**DATA PROVIDED**:
---------------

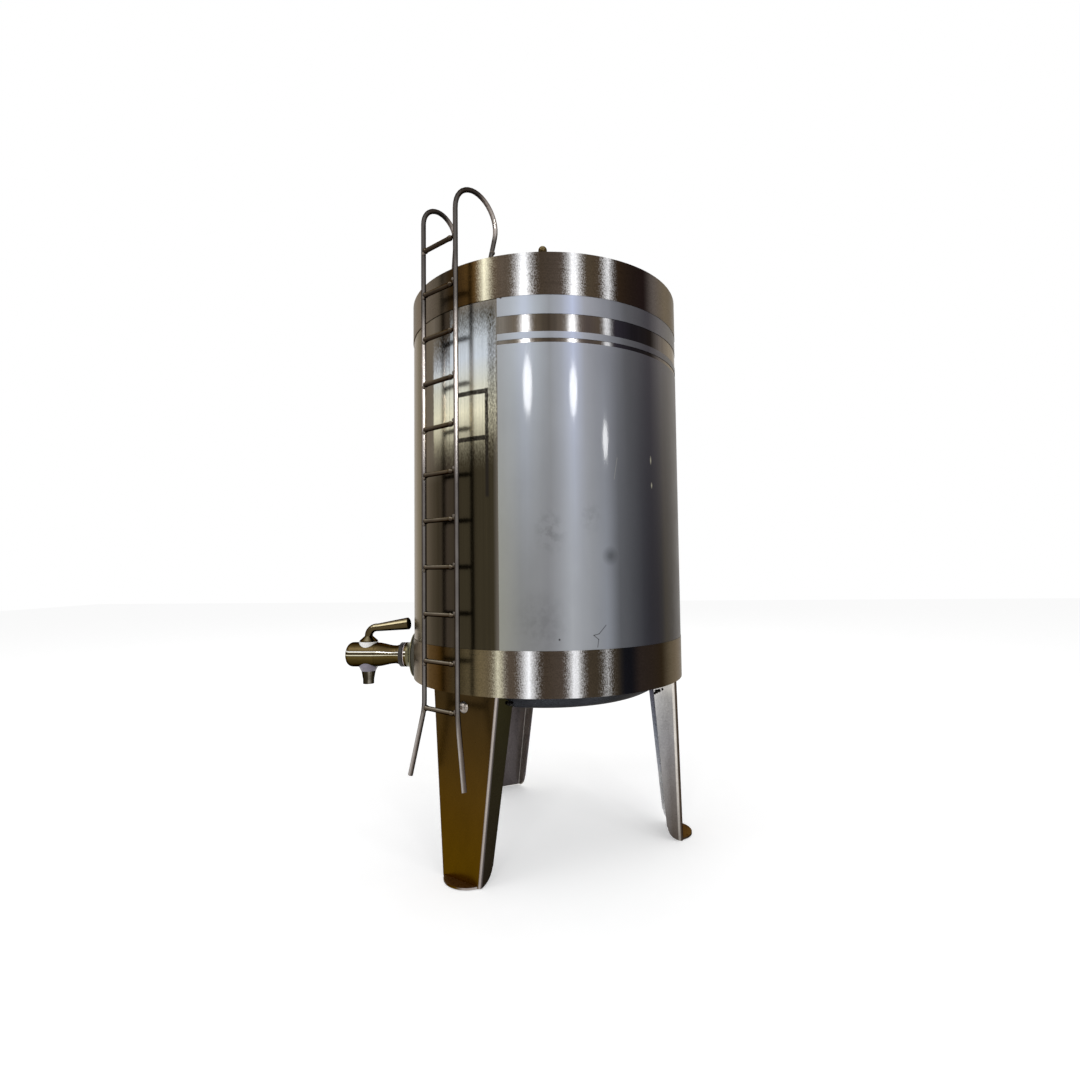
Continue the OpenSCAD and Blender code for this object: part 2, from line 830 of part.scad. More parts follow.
// The body's outline, from the end of the neck to the nose
function body_outline() = let (
        rb = barrel_d / 2,
        rw = waist_d / 2,
        swell = barrel_x - waist_x
    ) concat(
        [[0, neck_x], [neck_end_d / 2, neck_x]],
        [for (i = [1:4]) let (t = i * 45)
            [rw + (neck_end_d / 2 - rw) * (1 + cos(t)) / 2, neck_x + (waist_x - neck_x) * i / 4]],
        [for (i = [1:8]) let (t = i * 22.5)
            [rw + (rb - waist_step - rw) * (1 - cos(t)) / 2, waist_x + swell * i / 8]],
        [[rb, barrel_x]],
        arc(rb - nose_r, nose_x - nose_r, nose_r, 0, 90, 8),
        [[0, nose_x]]
    );

module tap_body() {
    color("gray")
        difference() {
            at_tap() rotate_extrude() polygon(body_outline());
            at_tap() translate([0, 0, neck_x - eps]) cylinder(d = shank_d, h = shank_grip + eps);
            at_tap() translate([0, 0, neck_x]) cylinder(d = passage_d, h = valve_x - neck_x);
            at_valve()
                translate([0, 0, barrel_low - 1])
                    cylinder(d = plug_bore_d, h = plug_top + seal_t - barrel_low + 1);
            at_valve() cylinder(d = stem_d + 2 * run_gap, h = barrel_top + 1);
        }
}

module tap_plug() {
    color("silver")
        at_valve()
            difference() {
                union() {
                    translate([0, 0, plug_low]) cylinder(d = plug_bore_d - 2 * run_gap, h = plug_h);
                    translate([0, 0, plug_top - eps])
                        cylinder(d = stem_d, h = seat_top - plug_top + eps);
                    translate([0, 0, seat_top - eps])
                        cylinder(d = stem_end_d, h = stem_end_h + eps);
                }
                translate([0, 0, tap_z])
                    rotate([0, 90, 0]) cylinder(d = passage_d, h = barrel_d, center = true);
                translate([0, 0, plug_low - eps]) cylinder(d = passage_d, h = plug_h / 2 + eps);
            }
}

module plug_seal_upper() {
    color("black")
        at_valve() translate([0, 0, plug_top]) tube(plug_bore_d / 2, stem_d / 2 + run_gap, seal_t);
}

module plug_seal_lower() {
    color("black")
        at_valve() translate([0, 0, spigot_top]) tube(plug_bore_d / 2, nozzle_bore / 2, seal_t);
}

module barrel_cutter() {
    at_tap() translate([0, 0, barrel_x - over]) cylinder(d = barrel_d, h = 2 * over);
}

module lever_seat() {
    color("white")
        difference() {
            at_valve()
                translate([0, 0, tap_z])
                    tube(seat_d / 2, (stem_d + hole_gap) / 2, seat_top - tap_z);
            barrel_cutter();
        }
}

module tap_lever() {
    bend_z = seat_top + lever_base_h;
    base_z = seat_top;
    middle = [0, lever_bend_r, bend_z];
    elbow = [for (i = [0:lever_steps]) let (a = 180 - (90 + lever_angle) * i / lever_steps)
        middle + lever_bend_r * [0, cos(a), sin(a)]];
    arm = [0, cos(lever_angle), sin(lever_angle)];
    tip = elbow[lever_steps] + lever_arm * arm;
    path = concat([[0, 0, base_z + 2 * lever_foot_h]], elbow, [tip, tip + lever_edge * arm]);
    tip_r = lever_tip_d / 2;
    radii = concat([for (i = [0:lever_steps + 1]) lever_d / 2], [tip_r, tip_r - lever_edge]);
    color("gray")
        at_valve()
            difference() {
                union() {
                    translate([0, 0, base_z]) cylinder(d = lever_base_d, h = lever_foot_h);
                    translate([0, 0, base_z + lever_foot_h])
                        cylinder(
                            d1 = lever_base_d, d2 = lever_d + cone_step, h = lever_base_h - lever_foot_h
                        );
                    sweep(path, radii, lever_sides);
                }
                translate([0, 0, base_z - eps])
                    cylinder(d = stem_end_d + socket_gap, h = stem_end_h + 2 * socket_gap);
            }
}

module nozzle_ring() {
    color("lavender")
        difference() {
            at_valve() {
                difference() {
                    union() {
                        translate([0, 0, barrel_low]) cylinder(d = nozzle_ring_d, h = barrel_d / 2);
                        translate([0, 0, ring_low])
                            cylinder(
                                d1 = nozzle_top_d + cone_step, d2 = nozzle_ring_d, h = nozzle_ring_h
                            );
                    }
                    translate([0, 0, ring_low - 1]) cylinder(d = plug_bore_d, h = barrel_d);
                }
            }
            barrel_cutter();
        }
}

module nozzle() {
    color("gray")
        at_valve()
            difference() {
                union() {
                    translate([0, 0, nozzle_low]) cylinder(d = nozzle_end_d, h = nozzle_land);
                    translate([0, 0, nozzle_low + nozzle_land])
                        cylinder(d1 = nozzle_end_d, d2 = nozzle_top_d, h = nozzle_l - nozzle_land);
                    translate([0, 0, ring_low - eps])
                        cylinder(d = plug_bore_d, h = spigot_top - ring_low + eps);
                }
                translate([0, 0, nozzle_low - 1])
                    cylinder(d = nozzle_bore, h = spigot_top - nozzle_low + 2);
            }
}

tank_shell();
tank_bottom();
tank_roof();
hatch_collar();
top_band();
bottom_band();
side_film();
leg_right();
leg_left();
leg_back();
leg_lugs();
leg_screws();
leg_washers();
leg_nuts();
ladder_rail_left();
ladder_rail_right();
ladder_rungs();
lid();
lid_gasket();
lid_knob();
knob_washer();
knob_screw();
tap_flange();
wall_gasket_outer();
wall_gasket_inner();
tap_shank();
shank_washer();
shank_nut();
tap_collar();
tap_washer();
tap_ring();
tap_body();
tap_plug();
plug_seal_upper();
plug_seal_lower();
lever_seat();
tap_lever();
nozzle_ring();
nozzle();
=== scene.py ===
"""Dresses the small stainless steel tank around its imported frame.

The tank stands on three channel legs, with a tap, a wire ladder and a loose
lid. All lengths are metres and angles are degrees. The tap points along -Y,
and angles round the tank are counted from it.
"""

import json
import logging
import math
from dataclasses import dataclass
from enum import Enum
from typing import Any, Optional, Sequence, Union

import bpy
from mathutils import Matrix, Vector

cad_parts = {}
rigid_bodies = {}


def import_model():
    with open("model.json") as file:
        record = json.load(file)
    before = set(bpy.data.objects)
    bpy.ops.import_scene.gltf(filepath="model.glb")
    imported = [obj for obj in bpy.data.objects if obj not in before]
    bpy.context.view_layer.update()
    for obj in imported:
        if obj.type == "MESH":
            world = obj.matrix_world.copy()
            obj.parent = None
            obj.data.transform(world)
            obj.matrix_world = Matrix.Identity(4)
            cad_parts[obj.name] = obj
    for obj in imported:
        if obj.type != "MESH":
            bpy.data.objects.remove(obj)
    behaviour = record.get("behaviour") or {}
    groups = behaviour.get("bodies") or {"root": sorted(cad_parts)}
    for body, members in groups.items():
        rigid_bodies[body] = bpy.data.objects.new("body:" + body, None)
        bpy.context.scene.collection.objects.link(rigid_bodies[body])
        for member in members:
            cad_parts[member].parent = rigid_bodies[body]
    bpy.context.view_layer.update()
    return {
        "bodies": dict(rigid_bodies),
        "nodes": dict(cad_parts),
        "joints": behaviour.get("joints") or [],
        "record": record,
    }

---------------

**EXERCISE PROMPT**: Repeat the material from above exactly, word for word.

**RESPONSE TO THIS TASK**:
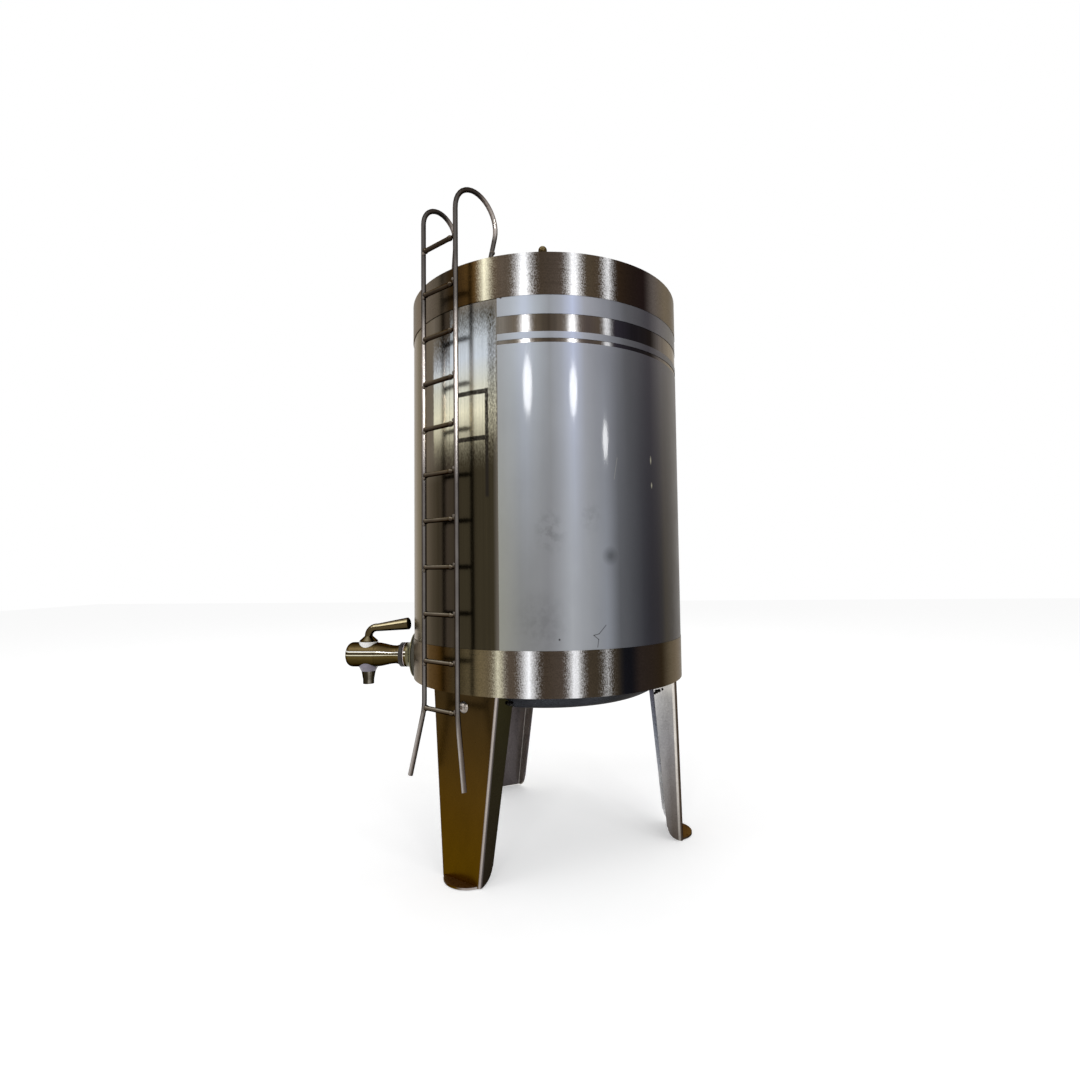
Continue the OpenSCAD and Blender code for this object: part 2, from line 830 of part.scad. More parts follow.
// The body's outline, from the end of the neck to the nose
function body_outline() = let (
        rb = barrel_d / 2,
        rw = waist_d / 2,
        swell = barrel_x - waist_x
    ) concat(
        [[0, neck_x], [neck_end_d / 2, neck_x]],
        [for (i = [1:4]) let (t = i * 45)
            [rw + (neck_end_d / 2 - rw) * (1 + cos(t)) / 2, neck_x + (waist_x - neck_x) * i / 4]],
        [for (i = [1:8]) let (t = i * 22.5)
            [rw + (rb - waist_step - rw) * (1 - cos(t)) / 2, waist_x + swell * i / 8]],
        [[rb, barrel_x]],
        arc(rb - nose_r, nose_x - nose_r, nose_r, 0, 90, 8),
        [[0, nose_x]]
    );

module tap_body() {
    color("gray")
        difference() {
            at_tap() rotate_extrude() polygon(body_outline());
            at_tap() translate([0, 0, neck_x - eps]) cylinder(d = shank_d, h = shank_grip + eps);
            at_tap() translate([0, 0, neck_x]) cylinder(d = passage_d, h = valve_x - neck_x);
            at_valve()
                translate([0, 0, barrel_low - 1])
                    cylinder(d = plug_bore_d, h = plug_top + seal_t - barrel_low + 1);
            at_valve() cylinder(d = stem_d + 2 * run_gap, h = barrel_top + 1);
        }
}

module tap_plug() {
    color("silver")
        at_valve()
            difference() {
                union() {
                    translate([0, 0, plug_low]) cylinder(d = plug_bore_d - 2 * run_gap, h = plug_h);
                    translate([0, 0, plug_top - eps])
                        cylinder(d = stem_d, h = seat_top - plug_top + eps);
                    translate([0, 0, seat_top - eps])
                        cylinder(d = stem_end_d, h = stem_end_h + eps);
                }
                translate([0, 0, tap_z])
                    rotate([0, 90, 0]) cylinder(d = passage_d, h = barrel_d, center = true);
                translate([0, 0, plug_low - eps]) cylinder(d = passage_d, h = plug_h / 2 + eps);
            }
}

module plug_seal_upper() {
    color("black")
        at_valve() translate([0, 0, plug_top]) tube(plug_bore_d / 2, stem_d / 2 + run_gap, seal_t);
}

module plug_seal_lower() {
    color("black")
        at_valve() translate([0, 0, spigot_top]) tube(plug_bore_d / 2, nozzle_bore / 2, seal_t);
}

module barrel_cutter() {
    at_tap() translate([0, 0, barrel_x - over]) cylinder(d = barrel_d, h = 2 * over);
}

module lever_seat() {
    color("white")
        difference() {
            at_valve()
                translate([0, 0, tap_z])
                    tube(seat_d / 2, (stem_d + hole_gap) / 2, seat_top - tap_z);
            barrel_cutter();
        }
}

module tap_lever() {
    bend_z = seat_top + lever_base_h;
    base_z = seat_top;
    middle = [0, lever_bend_r, bend_z];
    elbow = [for (i = [0:lever_steps]) let (a = 180 - (90 + lever_angle) * i / lever_steps)
        middle + lever_bend_r * [0, cos(a), sin(a)]];
    arm = [0, cos(lever_angle), sin(lever_angle)];
    tip = elbow[lever_steps] + lever_arm * arm;
    path = concat([[0, 0, base_z + 2 * lever_foot_h]], elbow, [tip, tip + lever_edge * arm]);
    tip_r = lever_tip_d / 2;
    radii = concat([for (i = [0:lever_steps + 1]) lever_d / 2], [tip_r, tip_r - lever_edge]);
    color("gray")
        at_valve()
            difference() {
                union() {
                    translate([0, 0, base_z]) cylinder(d = lever_base_d, h = lever_foot_h);
                    translate([0, 0, base_z + lever_foot_h])
                        cylinder(
                            d1 = lever_base_d, d2 = lever_d + cone_step, h = lever_base_h - lever_foot_h
                        );
                    sweep(path, radii, lever_sides);
                }
                translate([0, 0, base_z - eps])
                    cylinder(d = stem_end_d + socket_gap, h = stem_end_h + 2 * socket_gap);
            }
}

module nozzle_ring() {
    color("lavender")
        difference() {
            at_valve() {
                difference() {
                    union() {
                        translate([0, 0, barrel_low]) cylinder(d = nozzle_ring_d, h = barrel_d / 2);
                        translate([0, 0, ring_low])
                            cylinder(
                                d1 = nozzle_top_d + cone_step, d2 = nozzle_ring_d, h = nozzle_ring_h
                            );
                    }
                    translate([0, 0, ring_low - 1]) cylinder(d = plug_bore_d, h = barrel_d);
                }
            }
            barrel_cutter();
        }
}

module nozzle() {
    color("gray")
        at_valve()
            difference() {
                union() {
                    translate([0, 0, nozzle_low]) cylinder(d = nozzle_end_d, h = nozzle_land);
                    translate([0, 0, nozzle_low + nozzle_land])
                        cylinder(d1 = nozzle_end_d, d2 = nozzle_top_d, h = nozzle_l - nozzle_land);
                    translate([0, 0, ring_low - eps])
                        cylinder(d = plug_bore_d, h = spigot_top - ring_low + eps);
                }
                translate([0, 0, nozzle_low - 1])
                    cylinder(d = nozzle_bore, h = spigot_top - nozzle_low + 2);
            }
}

tank_shell();
tank_bottom();
tank_roof();
hatch_collar();
top_band();
bottom_band();
side_film();
leg_right();
leg_left();
leg_back();
leg_lugs();
leg_screws();
leg_washers();
leg_nuts();
ladder_rail_left();
ladder_rail_right();
ladder_rungs();
lid();
lid_gasket();
lid_knob();
knob_washer();
knob_screw();
tap_flange();
wall_gasket_outer();
wall_gasket_inner();
tap_shank();
shank_washer();
shank_nut();
tap_collar();
tap_washer();
tap_ring();
tap_body();
tap_plug();
plug_seal_upper();
plug_seal_lower();
lever_seat();
tap_lever();
nozzle_ring();
nozzle();
=== scene.py ===
"""Dresses the small stainless steel tank around its imported frame.

The tank stands on three channel legs, with a tap, a wire ladder and a loose
lid. All lengths are metres and angles are degrees. The tap points along -Y,
and angles round the tank are counted from it.
"""

import json
import logging
import math
from dataclasses import dataclass
from enum import Enum
from typing import Any, Optional, Sequence, Union

import bpy
from mathutils import Matrix, Vector

cad_parts = {}
rigid_bodies = {}


def import_model():
    with open("model.json") as file:
        record = json.load(file)
    before = set(bpy.data.objects)
    bpy.ops.import_scene.gltf(filepath="model.glb")
    imported = [obj for obj in bpy.data.objects if obj not in before]
    bpy.context.view_layer.update()
    for obj in imported:
        if obj.type == "MESH":
            world = obj.matrix_world.copy()
            obj.parent = None
            obj.data.transform(world)
            obj.matrix_world = Matrix.Identity(4)
            cad_parts[obj.name] = obj
    for obj in imported:
        if obj.type != "MESH":
            bpy.data.objects.remove(obj)
    behaviour = record.get("behaviour") or {}
    groups = behaviour.get("bodies") or {"root": sorted(cad_parts)}
    for body, members in groups.items():
        rigid_bodies[body] = bpy.data.objects.new("body:" + body, None)
        bpy.context.scene.collection.objects.link(rigid_bodies[body])
        for member in members:
            cad_parts[member].parent = rigid_bodies[body]
    bpy.context.view_layer.update()
    return {
        "bodies": dict(rigid_bodies),
        "nodes": dict(cad_parts),
        "joints": behaviour.get("joints") or [],
        "record": record,
    }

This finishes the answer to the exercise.